La violence se manifeste sous des formes très variées, de l’agression physique gratuite au harcèlement moral ou sexuel en passant par la violence légitime. Au-delà de l’acte en lui-même, le caractère insoutenable de la violence dépend aussi d’autre facteurs : de sa temporalité (vaut mieux prendre une droite un jour que de savoir qu’une gifle peut tomber à tout moment), de son auteur (la violence venant d’un proche est plus traumatisante que celle venant de son ennemi désigné) et de la notion de consentement.

Idles est un bon exemple de la violence protéiforme. Pour ceux qui ont pu les voir à la Route du rock, c’était sans doute le concert le plus mémorable de cette édition. Une gifle assénée qui a littéralement fait mordre la poussière à ceux qui étaient dans les premiers rangs. Une gifle d’autant plus marquante que peu de gens s’attendaient pas à se faire violenter ainsi.

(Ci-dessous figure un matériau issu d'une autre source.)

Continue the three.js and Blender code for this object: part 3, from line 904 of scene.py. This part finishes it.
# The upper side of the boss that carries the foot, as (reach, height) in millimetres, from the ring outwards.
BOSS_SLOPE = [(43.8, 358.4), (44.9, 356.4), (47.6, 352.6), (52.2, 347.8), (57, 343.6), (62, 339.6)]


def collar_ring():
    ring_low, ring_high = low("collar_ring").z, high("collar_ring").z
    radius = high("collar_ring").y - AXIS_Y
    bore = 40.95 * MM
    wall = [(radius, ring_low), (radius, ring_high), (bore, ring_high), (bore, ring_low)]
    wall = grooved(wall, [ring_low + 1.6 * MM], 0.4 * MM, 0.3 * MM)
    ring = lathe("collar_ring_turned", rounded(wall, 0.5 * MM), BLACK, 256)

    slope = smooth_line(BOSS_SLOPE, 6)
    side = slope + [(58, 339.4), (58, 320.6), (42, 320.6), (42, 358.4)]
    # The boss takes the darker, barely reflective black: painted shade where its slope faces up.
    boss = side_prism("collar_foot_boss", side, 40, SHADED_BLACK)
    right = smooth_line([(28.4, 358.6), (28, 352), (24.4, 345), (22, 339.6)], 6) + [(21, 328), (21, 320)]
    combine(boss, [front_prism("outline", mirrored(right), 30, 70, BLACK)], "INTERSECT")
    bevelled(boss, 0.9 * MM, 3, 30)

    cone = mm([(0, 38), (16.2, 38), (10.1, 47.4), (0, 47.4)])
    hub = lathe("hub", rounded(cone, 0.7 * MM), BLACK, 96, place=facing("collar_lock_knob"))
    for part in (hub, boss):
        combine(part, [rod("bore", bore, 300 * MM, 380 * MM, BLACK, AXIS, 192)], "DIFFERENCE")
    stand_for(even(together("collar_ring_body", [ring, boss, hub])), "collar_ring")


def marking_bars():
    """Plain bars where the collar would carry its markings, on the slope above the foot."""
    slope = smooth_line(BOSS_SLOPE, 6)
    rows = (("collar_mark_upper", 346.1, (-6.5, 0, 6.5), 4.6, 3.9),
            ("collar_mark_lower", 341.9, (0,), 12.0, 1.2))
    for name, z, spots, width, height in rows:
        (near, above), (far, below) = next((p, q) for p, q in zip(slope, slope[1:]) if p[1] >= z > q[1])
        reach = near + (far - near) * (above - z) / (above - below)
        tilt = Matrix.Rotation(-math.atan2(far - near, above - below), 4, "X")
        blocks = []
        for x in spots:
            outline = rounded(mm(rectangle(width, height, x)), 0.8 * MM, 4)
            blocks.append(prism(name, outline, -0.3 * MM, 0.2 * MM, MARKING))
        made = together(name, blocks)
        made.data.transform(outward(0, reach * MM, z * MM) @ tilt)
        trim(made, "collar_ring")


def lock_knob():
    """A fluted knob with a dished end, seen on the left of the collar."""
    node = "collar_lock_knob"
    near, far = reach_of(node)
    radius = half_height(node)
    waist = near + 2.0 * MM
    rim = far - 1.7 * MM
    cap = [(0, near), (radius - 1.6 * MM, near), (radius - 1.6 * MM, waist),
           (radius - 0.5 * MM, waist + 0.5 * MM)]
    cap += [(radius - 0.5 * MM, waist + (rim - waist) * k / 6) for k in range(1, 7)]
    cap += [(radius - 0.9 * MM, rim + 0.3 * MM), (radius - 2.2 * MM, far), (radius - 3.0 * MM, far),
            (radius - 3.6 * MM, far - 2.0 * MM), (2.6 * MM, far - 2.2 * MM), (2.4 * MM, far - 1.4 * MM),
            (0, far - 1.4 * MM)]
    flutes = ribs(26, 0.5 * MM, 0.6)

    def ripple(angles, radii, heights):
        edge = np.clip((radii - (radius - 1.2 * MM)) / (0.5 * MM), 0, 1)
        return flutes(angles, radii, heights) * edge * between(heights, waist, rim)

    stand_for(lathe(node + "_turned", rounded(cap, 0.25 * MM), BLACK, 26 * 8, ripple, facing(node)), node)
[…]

Depuis, le bouche à oreille a bien fonctionné, en témoigne ce concert complet au Point Ephémère et déjà une date annoncée pour le printemps, cette fois au Trabendo. On allait alors dans la salle du quai de Valmy avec un peu d’appréhension, sachant que notre corps en ressortirait meurtri. Et ça n’a pas loupé.

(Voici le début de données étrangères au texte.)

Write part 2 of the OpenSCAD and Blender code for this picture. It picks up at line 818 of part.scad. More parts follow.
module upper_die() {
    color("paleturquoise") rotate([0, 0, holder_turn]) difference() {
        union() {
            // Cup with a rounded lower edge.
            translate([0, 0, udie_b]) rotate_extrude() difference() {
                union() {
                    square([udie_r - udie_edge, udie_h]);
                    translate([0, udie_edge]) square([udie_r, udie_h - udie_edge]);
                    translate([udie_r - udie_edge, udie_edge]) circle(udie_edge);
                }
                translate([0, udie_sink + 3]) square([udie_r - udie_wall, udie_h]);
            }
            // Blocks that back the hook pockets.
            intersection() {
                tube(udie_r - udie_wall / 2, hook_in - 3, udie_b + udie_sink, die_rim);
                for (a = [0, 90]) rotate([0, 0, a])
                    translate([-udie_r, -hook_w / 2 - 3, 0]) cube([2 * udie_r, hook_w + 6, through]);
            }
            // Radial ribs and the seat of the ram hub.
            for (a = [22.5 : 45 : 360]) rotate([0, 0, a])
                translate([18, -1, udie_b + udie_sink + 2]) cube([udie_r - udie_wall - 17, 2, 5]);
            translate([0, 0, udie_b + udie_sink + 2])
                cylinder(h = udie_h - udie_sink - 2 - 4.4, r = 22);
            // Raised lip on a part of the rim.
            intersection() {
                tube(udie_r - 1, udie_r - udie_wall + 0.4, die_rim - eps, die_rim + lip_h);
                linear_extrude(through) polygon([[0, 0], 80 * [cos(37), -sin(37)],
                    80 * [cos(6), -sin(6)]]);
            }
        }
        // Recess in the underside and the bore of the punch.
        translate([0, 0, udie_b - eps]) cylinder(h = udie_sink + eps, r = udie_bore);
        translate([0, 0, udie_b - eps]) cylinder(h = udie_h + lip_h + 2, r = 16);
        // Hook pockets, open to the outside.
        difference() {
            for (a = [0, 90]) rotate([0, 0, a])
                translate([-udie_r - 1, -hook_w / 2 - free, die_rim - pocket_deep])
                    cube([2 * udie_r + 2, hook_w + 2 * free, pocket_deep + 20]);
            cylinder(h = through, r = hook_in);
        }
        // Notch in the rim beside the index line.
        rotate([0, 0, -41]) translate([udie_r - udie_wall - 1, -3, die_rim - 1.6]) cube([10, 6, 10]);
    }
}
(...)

Après la première partie très plaisante avec l’autre fratrie de Cassels, la tension est déjà palpable pour l’arrivée d’Idles. Ceux-ci arrivent dans des tenues d’une blancheur virginale d’internés psychiatriques pour entonner « All I Want For Christmas Is You » de Mariah Carey. Mais la lente montée en intensité de « Colussus » enchaîné avec « Faith In The City » montre qu’en cette approche de Noël ils préfèrent jouer le rôle du Père Fouettard. Ça tombe bien car « Mother » prouve qu’une bonne partie du public est paré pour la bagarre. Un peu plus d’une heure de combat avec au menu coups d’épaules, corps à corps, poings brandis, sauts à corps perdus. Pas de round de rappel car de leur propre aveu, ils ne sont pas Coldplay. Un set massif à l’image de leur album où les rares moments de répit sont là pour mieux vous rentrer dedans par la suite, comme un boxeur prenant du recul pour allonger les droites.

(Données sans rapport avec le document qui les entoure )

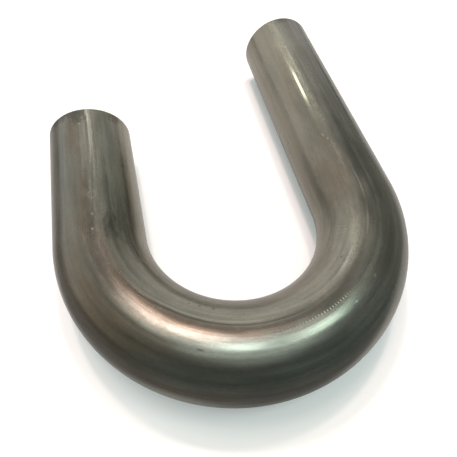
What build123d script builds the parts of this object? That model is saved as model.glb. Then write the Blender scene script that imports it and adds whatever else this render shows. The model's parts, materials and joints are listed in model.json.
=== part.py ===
from build123d import *
from math import cos, radians, sin, sqrt
import os

# Exhaust mandrel bend: one welded steel tube, bent through a half turn, with a short and a long leg.
# It lies on its side with the legs along +Y, the short leg on the -X side and +Z up.
# The origin is on the surface it lies on, below the middle of its outline.

# Sizes in millimetres, angles in degrees
tube_od = 50.8
wall = 1.65
bend_radius = 76.2  # to the centreline, one and a half times the tube's diameter
short_leg = 85.0  # from the end of the turn to the saw cut
long_leg = 157.0
wall_draw = 0.30  # at the crown the wall is this much thinner outside and thicker inside
edge_break = 0.30  # chamfer of the deburred cuts
seam_angle = 8.0  # the weld seam lies this far past the top, toward the inside of the turn
bead_width = 3.2  # weld bead left along the bore
bead_height = 0.20

# Worked out from the sizes
tube_radius = tube_od / 2
bore_radius = tube_radius - wall
turn_centre_y = (bend_radius + tube_radius - max(short_leg, long_leg)) / 2
short_cut_y = turn_centre_y + short_leg
long_cut_y = turn_centre_y + long_leg

# Both sections are seen along the tube from the short leg's cut.
# The outside has X toward the inside of the turn, the bore has X out through the weld seam.
axis_plane = Plane.XY.offset(tube_radius)
outside_plane = Plane(
    origin=(-bend_radius, short_cut_y, tube_radius),
    x_dir=(1, 0, 0),
    z_dir=(0, -1, 0),
)
bore_plane = Plane(
    origin=outside_plane.origin,
    x_dir=(sin(radians(seam_angle)), 0, cos(radians(seam_angle))),
    z_dir=outside_plane.z_dir,
)


def centreline(crown_shift):
    """Short leg, half turn and long leg, with the turn's centre crown_shift further from the cuts."""
    turn_y = turn_centre_y - crown_shift
    with BuildLine(axis_plane) as path:
        Line((-bend_radius, short_cut_y), (-bend_radius, turn_y))
        CenterArc((0, turn_y), bend_radius, start_angle=180, arc_size=180)
        Line((bend_radius, turn_y), (bend_radius, long_cut_y))
    return path.wire()


outside_path = centreline(0)
bore_path = centreline(wall_draw)

with BuildPart() as bend_tube:
    # Outside: cylinders on the legs and a torus round the turn
    with BuildSketch(outside_plane):
        Circle(tube_radius)
    sweep(path=outside_path)

    # Bore: round, with the weld bead standing into it. Round the turn it runs a little outward,
    # because the wall stretches thin on the outside of a turn and gathers on the inside
    bead_foot = bead_width / 2
    bead_reach = sqrt(bore_radius**2 - bead_foot**2)
    with BuildSketch(bore_plane):
        with BuildLine():
            bead = ThreePointArc(
                (bead_reach, -bead_foot), (bore_radius - bead_height, 0), (bead_reach, bead_foot)
            )
            ThreePointArc(bead @ 1, (-bore_radius, 0), bead @ 0)
        make_face()
    sweep(path=bore_path, mode=Mode.SUBTRACT)

    # Both saw cuts are square and deburred, outside and inside
    saw_cuts = bend_tube.faces().filter_by(GeomType.PLANE)
    chamfer(saw_cuts.edges(), edge_break)

bend_tube.part.label = "bend_tube"

os.makedirs("parts", exist_ok=True)
export_step(bend_tube.part, "parts/bend_tube.step")
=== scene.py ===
import json
import math

import bpy
import numpy as np
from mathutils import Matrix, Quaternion, Vector


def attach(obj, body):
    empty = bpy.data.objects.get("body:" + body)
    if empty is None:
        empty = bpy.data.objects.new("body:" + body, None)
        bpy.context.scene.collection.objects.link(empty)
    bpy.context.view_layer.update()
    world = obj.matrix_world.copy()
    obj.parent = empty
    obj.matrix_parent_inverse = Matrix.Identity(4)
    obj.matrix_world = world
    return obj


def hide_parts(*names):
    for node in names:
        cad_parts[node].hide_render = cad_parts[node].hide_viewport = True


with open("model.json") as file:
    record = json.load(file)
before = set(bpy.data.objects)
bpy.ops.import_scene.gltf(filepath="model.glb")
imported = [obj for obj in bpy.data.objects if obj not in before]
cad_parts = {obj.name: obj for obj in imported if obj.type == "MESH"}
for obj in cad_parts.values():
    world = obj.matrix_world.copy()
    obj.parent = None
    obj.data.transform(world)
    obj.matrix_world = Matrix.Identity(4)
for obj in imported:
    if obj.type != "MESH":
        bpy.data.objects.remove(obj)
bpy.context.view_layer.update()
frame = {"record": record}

# The tube's own sizes come from the record's mounts. Lengths are in metres unless a name says mm,
# "along" is the path length from the short leg's cut in mm, and "round" is degrees from the top,
# positive toward the inside of the turn.
mounts = {mount["name"]: mount for mount in frame["record"]["mounts"]}
shortLegPin = mounts["short_leg_outside"]
longLegPin = mounts["long_leg_outside"]

tube = {
    "radius": shortLegPin["dims"]["r_mm"] / 1000,
    "boreRadius": mounts["short_leg_bore"]["dims"]["r_mm"] / 1000,
    "bendRadius": abs(shortLegPin["pos_m"][0]),
    "shortLeg": shortLegPin["dims"]["length_mm"] / 1000,
    "longLeg": longLegPin["dims"]["length_mm"] / 1000,
    "axisHeight": shortLegPin["pos_m"][2],
    "wallDraw": 0.0003,  # the bore's half turn sits this much further out
    "edgeBreak": 0.0003,
    "stationsOutside": 330,
    "stationsCut": 4,
    "stationsBoreEnd": 46,  # close together near each cut, where the bore is seen
    "stationsBoreMiddle": 90,
    "boreEndLength": 0.030,
    "columnsFine": 92,  # close together round the top, where the seam and the crease are
    "columnsCoarse": 74,
    "fineFrom": -14.0,
    "fineSeam": 2.0,  # this column follows the seam, and the next one the die's marks
    "fineMark": 14.0,
    "fineTo": 34.0,
    "sharpAngle": 30.0,
}
tube["turnY"] = shortLegPin["pos_m"][1] - tube["shortLeg"] / 2
tube["turnLength"] = math.pi * tube["bendRadius"]
tube["length"] = tube["shortLeg"] + tube["turnLength"] + tube["longLeg"]

# Lines that wander along the tube, as (along, round) pairs
seam = {
    "along": [0, 36, 67, 89, 120, 224, 257, 275, 330, 482],
    "round": [8.2, 8.6, 4.5, 1.5, 0.0, 0.5, -1.5, -2.5, 2.0, 6.0],
    "halfFlatMm": 0.9,  # the bead outside was planed off to a narrow flat on the short leg
    "flatFade": (34, 84),
    "beadHalfWidthMm": 1.6,  # the bead inside is left as welded
    "beadHeightMm": 0.20,
    "beadPitchMm": 1.7,
    "beadRipple": 0.15,  # share of its height that comes and goes with the pitch, to either side
}

# A strip that the bending die rubbed smooth on the long leg
rubbedStrip = {
    "along": [270, 289, 336, 360, 384, 424, 482],
    "round": [9.5, 9.5, 9.5, 17.0, 23.6, 22.6, 20.5],
    "halfFlatMm": 1.0,
    "flatFade": (366, 410),
}

# The mark that the edge of the die left round the first half of the turn
crease = {
    "along": [0, 95, 135, 152, 168, 210, 260],
    "round": [15.0, 8.5, 9.7, 12.3, 12.8, 13.0, 12.0],
    "halfWidthMm": 0.9,
    "depthMm": 0.07,
    "lipAtMm": 1.7,
    "lipHalfWidthMm": 0.8,
    "lipHeightMm": 0.03,
    "fadeIn": (105, 140),
    "fadeOut": (190, 250),
}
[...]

Mais au final, ce qui se passe dans cette salle moite et sombre entre adultes consentants n’est qu’un exutoire plaisant. La brutalité d’Idles ne fait que répondre à la brutalité d’une société qui impose son poids dans chaque recoin de la société, y compris dans l’architecture allant du lotissement pavillonnaire aseptisé aux bâtiments publics justement issus du courant du Brutalism. Qu’une mère doive trimer comme une conne 17 heures par jour, 7 jours par semaine, ça c’est de la violence. Faire entrer dans la tête des gamins qu’un vrai mec ne chiale pas, c’est de la violence. Faire des coupes drastiques dans le budget de la santé c’est de la violence. S’ennuyer à en mourir dans une ville de merde, c’est de la violence. Le message passe d’autant mieux quand il est dit par des mecs qui ont l’air foncièrement bons, qui ont de recul et de l’humour. Mais ils ont aussi ce grain de folie qui rend un concert franchement vivant, comme quand les deux guitaristes achèvent de jouer « Rottweiler », clôture du concert, sur les épaules du chanteur et d’un mec du public venu prêter main forte. Folie communicative tant le public a pris plaisir à bondir sur « Benzocaine », « Exeter », « Divide & Conquer », « Well Done » ou bien s’époumoner dans le micro tendu dans le public à la fin de « White Privilege ».

Idles est peut-être le groupe qui synthétise le mieux le terme de post-punk, ce style qui a pour essence l’absence de compromis du punk mais qui se refuse à faire de la musique simplement bête et méchante, qui préfère jouer sur la rythmique et l’alternance de temps forts et de temps faibles plutôt que de se cantonner à jouer toujours plus vite et toujours plus fort pour exprimer la colère et la frustration. Un bloc massif allégé par l’humour et le second degré, une noirceur pleine de nuances. Alors, que ceux qui n’ont pas pu prendre leur branlée au Point F se rassure, IDLES reviendra pour vous régler votre compte.